I found myself defending myself, to myself. Feeling guilty that I was, in fact, planning to do something “fun” during the time they were with their father. You know, on the 4 free hours I have a week. Thinking that it would be easier to change my plans than to keep reading insults and poorly constructed sentences of threats on my phone.

And then my own father’s voice came through, you’ve come too far to let them get to you. And of course, he’s right. He suggested I contact my lawyer if I needed validation that I am doing the right thing, so I did, and I am. And just as my father, and his father before him, are examples of men who are honorable, honest, and good…so is my son. And I know he won’t lose that.

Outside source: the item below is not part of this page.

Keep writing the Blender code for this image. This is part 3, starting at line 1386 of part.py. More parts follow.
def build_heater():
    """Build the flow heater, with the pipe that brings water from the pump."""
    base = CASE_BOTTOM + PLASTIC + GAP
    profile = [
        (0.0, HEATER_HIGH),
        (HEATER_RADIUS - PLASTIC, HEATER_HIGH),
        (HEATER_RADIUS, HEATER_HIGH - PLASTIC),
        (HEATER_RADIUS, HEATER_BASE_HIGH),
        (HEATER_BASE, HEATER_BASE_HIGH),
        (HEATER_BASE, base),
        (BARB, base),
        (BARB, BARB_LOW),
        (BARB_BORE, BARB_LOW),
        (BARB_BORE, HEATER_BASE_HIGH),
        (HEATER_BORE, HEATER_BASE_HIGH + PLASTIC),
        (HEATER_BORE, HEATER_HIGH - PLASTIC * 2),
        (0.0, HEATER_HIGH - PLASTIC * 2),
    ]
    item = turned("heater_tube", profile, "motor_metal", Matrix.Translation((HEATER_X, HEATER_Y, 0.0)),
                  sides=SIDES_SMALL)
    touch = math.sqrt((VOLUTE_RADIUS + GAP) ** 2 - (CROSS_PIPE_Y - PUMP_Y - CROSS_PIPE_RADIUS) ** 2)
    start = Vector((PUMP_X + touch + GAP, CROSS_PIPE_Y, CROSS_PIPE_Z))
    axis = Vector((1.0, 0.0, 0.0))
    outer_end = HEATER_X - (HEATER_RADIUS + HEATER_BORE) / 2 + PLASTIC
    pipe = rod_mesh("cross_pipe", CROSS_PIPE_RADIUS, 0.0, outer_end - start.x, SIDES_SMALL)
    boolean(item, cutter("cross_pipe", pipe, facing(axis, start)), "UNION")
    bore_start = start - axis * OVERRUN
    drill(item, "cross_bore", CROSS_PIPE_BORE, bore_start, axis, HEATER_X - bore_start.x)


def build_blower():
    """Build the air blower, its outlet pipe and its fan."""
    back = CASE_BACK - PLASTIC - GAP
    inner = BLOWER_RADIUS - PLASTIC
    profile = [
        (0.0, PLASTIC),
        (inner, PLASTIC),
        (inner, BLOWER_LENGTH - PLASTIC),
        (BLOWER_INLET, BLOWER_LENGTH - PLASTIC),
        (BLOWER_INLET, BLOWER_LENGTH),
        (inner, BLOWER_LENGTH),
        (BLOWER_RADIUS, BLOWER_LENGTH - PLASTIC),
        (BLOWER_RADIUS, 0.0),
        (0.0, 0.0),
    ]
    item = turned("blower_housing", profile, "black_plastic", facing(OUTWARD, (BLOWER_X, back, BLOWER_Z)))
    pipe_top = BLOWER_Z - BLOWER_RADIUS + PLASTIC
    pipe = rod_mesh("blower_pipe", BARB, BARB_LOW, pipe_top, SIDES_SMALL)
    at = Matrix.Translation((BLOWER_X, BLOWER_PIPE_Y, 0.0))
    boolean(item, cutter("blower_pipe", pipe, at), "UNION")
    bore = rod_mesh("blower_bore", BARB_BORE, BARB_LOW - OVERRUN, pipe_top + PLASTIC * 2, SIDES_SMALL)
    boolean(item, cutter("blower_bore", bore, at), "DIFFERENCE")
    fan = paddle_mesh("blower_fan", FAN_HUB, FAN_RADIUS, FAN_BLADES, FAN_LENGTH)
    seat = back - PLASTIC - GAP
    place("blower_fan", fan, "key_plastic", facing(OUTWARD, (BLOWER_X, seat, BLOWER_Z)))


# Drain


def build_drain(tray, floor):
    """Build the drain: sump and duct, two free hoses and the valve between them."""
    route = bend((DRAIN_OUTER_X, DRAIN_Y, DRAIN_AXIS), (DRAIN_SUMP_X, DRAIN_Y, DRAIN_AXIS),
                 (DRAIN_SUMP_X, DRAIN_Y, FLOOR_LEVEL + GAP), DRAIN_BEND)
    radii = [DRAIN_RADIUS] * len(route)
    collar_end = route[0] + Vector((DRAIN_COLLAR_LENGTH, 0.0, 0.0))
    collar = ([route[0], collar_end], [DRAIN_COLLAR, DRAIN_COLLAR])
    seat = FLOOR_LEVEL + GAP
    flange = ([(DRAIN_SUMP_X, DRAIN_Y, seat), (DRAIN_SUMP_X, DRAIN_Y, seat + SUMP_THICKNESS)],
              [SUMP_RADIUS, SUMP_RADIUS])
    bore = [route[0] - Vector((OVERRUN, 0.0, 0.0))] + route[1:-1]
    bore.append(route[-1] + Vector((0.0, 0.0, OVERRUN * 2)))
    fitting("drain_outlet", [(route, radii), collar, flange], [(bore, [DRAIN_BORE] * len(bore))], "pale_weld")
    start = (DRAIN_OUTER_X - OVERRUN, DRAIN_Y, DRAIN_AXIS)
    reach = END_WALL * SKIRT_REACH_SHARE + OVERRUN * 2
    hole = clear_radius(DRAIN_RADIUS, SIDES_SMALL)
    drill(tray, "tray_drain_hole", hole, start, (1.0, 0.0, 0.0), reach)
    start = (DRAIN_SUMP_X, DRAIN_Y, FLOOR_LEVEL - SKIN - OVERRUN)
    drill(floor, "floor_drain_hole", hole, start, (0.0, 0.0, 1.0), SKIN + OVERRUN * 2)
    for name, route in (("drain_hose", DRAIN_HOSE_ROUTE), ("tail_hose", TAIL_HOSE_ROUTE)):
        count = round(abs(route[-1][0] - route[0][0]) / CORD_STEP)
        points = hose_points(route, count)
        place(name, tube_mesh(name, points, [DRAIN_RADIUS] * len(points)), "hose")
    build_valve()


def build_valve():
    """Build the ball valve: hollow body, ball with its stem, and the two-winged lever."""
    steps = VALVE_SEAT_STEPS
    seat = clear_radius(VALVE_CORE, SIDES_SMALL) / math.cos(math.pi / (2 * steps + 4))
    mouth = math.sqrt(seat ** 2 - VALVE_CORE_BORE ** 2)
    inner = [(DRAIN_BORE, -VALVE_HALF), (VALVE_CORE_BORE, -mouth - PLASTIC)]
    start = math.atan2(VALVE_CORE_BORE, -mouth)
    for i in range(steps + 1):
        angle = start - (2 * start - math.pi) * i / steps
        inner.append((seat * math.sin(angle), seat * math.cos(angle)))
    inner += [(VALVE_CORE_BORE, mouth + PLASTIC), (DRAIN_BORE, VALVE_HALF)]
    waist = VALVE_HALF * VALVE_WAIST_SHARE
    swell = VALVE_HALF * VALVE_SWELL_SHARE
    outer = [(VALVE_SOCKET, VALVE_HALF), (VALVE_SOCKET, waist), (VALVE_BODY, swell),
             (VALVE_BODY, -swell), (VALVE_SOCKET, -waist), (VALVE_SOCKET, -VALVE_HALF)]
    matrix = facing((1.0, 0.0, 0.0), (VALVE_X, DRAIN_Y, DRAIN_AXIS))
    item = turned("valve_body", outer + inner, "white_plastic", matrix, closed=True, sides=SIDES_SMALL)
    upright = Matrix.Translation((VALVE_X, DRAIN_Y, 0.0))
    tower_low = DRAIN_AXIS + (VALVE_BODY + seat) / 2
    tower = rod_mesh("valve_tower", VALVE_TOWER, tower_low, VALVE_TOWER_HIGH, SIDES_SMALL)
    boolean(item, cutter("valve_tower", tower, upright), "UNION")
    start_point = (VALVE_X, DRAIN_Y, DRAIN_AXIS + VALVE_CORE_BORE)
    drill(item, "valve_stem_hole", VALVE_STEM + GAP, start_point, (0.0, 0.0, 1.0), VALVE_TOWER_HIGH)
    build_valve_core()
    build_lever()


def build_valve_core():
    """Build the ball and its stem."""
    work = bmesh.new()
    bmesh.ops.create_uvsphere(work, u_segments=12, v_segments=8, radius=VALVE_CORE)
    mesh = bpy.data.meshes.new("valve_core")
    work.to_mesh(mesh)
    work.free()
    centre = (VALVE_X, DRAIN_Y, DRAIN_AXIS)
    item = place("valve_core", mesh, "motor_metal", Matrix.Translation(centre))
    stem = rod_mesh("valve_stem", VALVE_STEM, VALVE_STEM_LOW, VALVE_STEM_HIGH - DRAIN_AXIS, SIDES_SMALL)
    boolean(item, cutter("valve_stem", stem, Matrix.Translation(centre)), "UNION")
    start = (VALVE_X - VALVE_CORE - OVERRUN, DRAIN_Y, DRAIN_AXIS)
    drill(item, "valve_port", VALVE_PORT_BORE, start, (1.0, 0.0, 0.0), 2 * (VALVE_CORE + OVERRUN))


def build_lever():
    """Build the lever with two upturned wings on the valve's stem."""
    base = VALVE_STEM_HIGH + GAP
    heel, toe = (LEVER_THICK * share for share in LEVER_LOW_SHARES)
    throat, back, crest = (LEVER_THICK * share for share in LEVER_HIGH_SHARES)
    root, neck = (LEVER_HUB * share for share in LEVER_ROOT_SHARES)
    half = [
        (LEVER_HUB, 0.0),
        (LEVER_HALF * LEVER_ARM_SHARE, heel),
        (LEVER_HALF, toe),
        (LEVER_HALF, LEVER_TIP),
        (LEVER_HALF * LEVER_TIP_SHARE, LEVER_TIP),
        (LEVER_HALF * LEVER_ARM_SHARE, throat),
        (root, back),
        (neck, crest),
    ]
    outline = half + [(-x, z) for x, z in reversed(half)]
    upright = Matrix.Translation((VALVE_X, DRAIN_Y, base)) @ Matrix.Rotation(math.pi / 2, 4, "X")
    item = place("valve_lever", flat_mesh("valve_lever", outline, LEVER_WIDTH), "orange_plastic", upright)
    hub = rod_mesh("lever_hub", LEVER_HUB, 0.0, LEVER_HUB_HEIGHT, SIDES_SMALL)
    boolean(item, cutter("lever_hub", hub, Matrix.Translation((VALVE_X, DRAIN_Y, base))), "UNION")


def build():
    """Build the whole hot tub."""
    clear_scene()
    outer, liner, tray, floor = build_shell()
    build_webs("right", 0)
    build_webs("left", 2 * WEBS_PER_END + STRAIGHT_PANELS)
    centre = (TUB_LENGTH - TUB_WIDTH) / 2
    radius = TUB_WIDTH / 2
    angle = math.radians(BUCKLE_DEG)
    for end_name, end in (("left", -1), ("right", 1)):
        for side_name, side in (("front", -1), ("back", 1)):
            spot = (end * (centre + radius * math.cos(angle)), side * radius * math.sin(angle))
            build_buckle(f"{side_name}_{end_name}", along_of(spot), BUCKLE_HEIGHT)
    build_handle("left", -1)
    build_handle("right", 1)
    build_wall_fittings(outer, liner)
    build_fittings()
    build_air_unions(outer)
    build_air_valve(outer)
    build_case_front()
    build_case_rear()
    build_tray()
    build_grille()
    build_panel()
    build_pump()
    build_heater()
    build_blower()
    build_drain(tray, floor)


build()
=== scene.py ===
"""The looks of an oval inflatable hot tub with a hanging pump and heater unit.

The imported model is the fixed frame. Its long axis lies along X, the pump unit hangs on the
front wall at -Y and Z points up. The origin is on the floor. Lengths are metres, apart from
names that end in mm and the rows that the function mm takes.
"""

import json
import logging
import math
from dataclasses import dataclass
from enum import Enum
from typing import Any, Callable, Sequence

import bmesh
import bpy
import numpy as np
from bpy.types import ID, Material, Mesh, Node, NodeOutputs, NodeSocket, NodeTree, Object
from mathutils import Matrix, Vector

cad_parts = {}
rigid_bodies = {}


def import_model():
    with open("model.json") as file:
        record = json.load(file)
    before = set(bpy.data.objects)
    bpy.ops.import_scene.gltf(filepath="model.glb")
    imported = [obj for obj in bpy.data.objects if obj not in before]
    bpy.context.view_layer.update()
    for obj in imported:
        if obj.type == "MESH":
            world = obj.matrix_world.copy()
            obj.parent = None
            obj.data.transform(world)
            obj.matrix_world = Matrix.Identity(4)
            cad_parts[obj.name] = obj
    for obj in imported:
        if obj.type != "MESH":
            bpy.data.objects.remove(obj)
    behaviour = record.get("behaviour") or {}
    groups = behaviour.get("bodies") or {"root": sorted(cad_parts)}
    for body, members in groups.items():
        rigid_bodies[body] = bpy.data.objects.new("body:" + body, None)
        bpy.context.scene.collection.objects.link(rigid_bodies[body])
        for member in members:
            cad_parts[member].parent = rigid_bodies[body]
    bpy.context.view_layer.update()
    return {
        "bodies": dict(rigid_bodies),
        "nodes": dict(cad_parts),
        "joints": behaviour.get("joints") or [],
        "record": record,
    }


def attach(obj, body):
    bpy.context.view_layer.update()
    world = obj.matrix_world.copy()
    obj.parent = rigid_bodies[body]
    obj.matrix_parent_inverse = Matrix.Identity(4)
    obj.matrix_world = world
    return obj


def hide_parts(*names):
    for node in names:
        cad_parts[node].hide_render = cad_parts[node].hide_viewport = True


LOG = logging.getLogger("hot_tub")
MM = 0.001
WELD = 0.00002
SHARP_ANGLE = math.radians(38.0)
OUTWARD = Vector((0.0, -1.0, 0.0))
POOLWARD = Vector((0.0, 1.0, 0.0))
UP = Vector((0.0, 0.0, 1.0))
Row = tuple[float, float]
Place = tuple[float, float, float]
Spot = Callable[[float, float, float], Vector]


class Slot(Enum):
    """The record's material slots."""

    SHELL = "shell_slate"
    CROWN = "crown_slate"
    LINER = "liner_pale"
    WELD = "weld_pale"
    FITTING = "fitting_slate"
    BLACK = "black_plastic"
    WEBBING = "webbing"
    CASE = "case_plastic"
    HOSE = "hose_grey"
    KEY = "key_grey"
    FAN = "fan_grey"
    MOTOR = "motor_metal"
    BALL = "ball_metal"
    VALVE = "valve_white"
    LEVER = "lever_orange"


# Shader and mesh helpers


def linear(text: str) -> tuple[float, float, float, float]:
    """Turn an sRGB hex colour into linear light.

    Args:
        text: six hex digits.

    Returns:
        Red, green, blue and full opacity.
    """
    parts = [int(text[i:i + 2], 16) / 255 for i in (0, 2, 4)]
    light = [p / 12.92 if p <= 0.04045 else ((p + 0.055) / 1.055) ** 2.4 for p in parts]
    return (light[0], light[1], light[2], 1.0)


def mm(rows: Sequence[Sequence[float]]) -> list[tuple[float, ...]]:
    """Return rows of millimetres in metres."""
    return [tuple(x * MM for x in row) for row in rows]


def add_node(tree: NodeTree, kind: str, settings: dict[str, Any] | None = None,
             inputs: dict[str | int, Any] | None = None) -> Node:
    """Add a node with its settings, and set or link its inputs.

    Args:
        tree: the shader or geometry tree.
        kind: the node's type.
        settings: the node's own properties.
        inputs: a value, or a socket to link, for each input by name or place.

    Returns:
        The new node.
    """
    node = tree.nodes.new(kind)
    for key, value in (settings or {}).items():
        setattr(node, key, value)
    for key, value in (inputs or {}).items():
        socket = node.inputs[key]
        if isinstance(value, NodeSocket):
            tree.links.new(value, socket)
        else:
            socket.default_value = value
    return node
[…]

I see it in his eyes during the moments he stops bickering with his sister and takes her under his wing. I see it when he winks at me as he’s stepping out of the car to visit his father. I feel it when he hugs me and when he pulls away and says “yuck” and wipes away my affection with a smile. In his voice, when a shady stranger stood on our sidewalk for a long few moments, and he said “do I need to go have a conversation with that guy?” Him, this little man-child, with his buck teeth and serious eyes.

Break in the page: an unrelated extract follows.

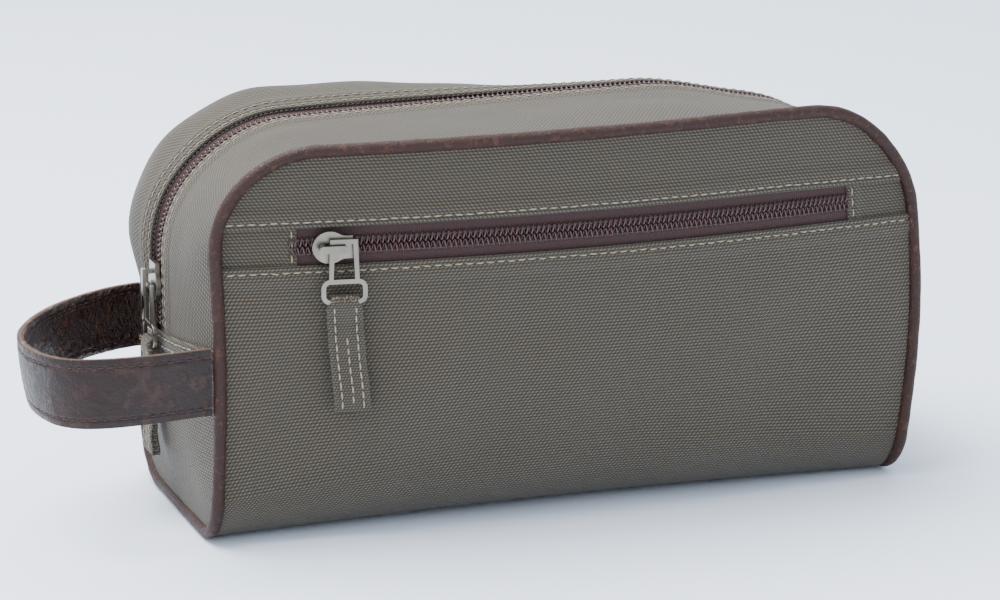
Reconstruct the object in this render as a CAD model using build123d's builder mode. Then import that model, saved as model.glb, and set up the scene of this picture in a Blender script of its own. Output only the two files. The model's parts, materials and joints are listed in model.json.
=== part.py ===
import os
from math import asin, cos, radians, sin, sqrt, tan

from build123d import *

# A zip-top toiletry bag. +X runs along its length, +Y to its back, +Z up, and the
# origin is the middle of its base, on the surface that it stands on. Millimetres.

# Body
body_length = 254.0        # between the piping seams of the two ends
body_depth = 100.0         # between the front and rear piping seams, at an end
seam_height = 137.5        # of the top piping seam above the base
corner_radius = 37.0       # of the front panel's two top corners
front_splay = 8.5          # degrees that the front panel turns away at each end
back_splay = 6.0           # the same, for the back panel
front_bottom_radius = 16.0
rear_bottom_radius = 28.0
end_bulge = 5.0            # how far an end stands out past its seams at the zip
seam_bulge = 0.3           # the same, at the seams themselves
zip_corner_radius = 34.0   # where the main zip turns from an end onto the top
fabric = 1.2               # thickness of the woven nylon with its backing
foam = 2.0
lining = 0.5
pocket_cloth = 0.3         # thickness of the pocket's lining
layer_gap = 0.1            # between two layers inside the bag
board_margin = 3.0         # from the lining to the ends of the base board
board_corner = 6.0
cross_seam_height = 65.0   # where an end panel meets the zip panels
seam_gap = 0.1             # between two edges that are sewn together

# Piping
piping_diameter = 4.5
piping_core_diameter = 2.6
cord_slack = 0.05          # between the piping's cord and its cover

# Zips, the same coil on both
zip_slot = 8.0             # between the folded edges of the main zip
zip_flat = 16.0            # half width of the flat stretch that carries the main zip
coil_width = 6.4
coil_gap = 1.6             # between the two coil halves, where a slider's post runs
coil_height = 1.8
tape = 0.6
tape_width = 15.0          # from the middle of the zip to a tape's outer edge
lining_slot = 14.0         # from the middle of the zip to the gusset lining's edge
slider_clearance = 0.3
coil_gap_end = 0.5         # between a coil's end and the cloth that it stops at
tape_end = 6.0             # how far a tape runs on past the end of its opening

# Pocket
pocket_left = -98.0
pocket_right = 102.0
pocket_middle_height = 104.0
pocket_opening = 13.0
pocket_tape_width = 13.5
pocket_bag_depth = 88.0    # how far the pocket's lining hangs below its zip
pocket_bag_hem = 6.0       # how far the pocket's lining reaches above its zip
pocket_bag_left = 4.0      # how far it reaches past the opening's left end
pocket_bag_right = 2.0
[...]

I see it when the little boy in him makes appearances, how he clutches his stuffed animal at night or when he snuggles against me on the couch. When he’s sick and he revels in my poor nursing skills (I’m the mom who makes you go to school unless you’re basically dying). I see it when he cries with frustration that he doesn’t understand his dad.

Its funny…I always wanted girls. When I had my son I had a very what the hell do I do with this creature? attitude…I knew nothing of boys. And yet, here I am, thinking of all the themes of motherhood and sons and fathers and sons and boys and men and thinking how fucking lucky I am to have this one. And how precious my task of raising him to be a good man is. To take the things he’s inherited from his father: intelligence and high self-esteem, and cultivate them into good things.

And how, unlike my sweet friend who is no longer with us, I am lucky enough to have this day with my kids.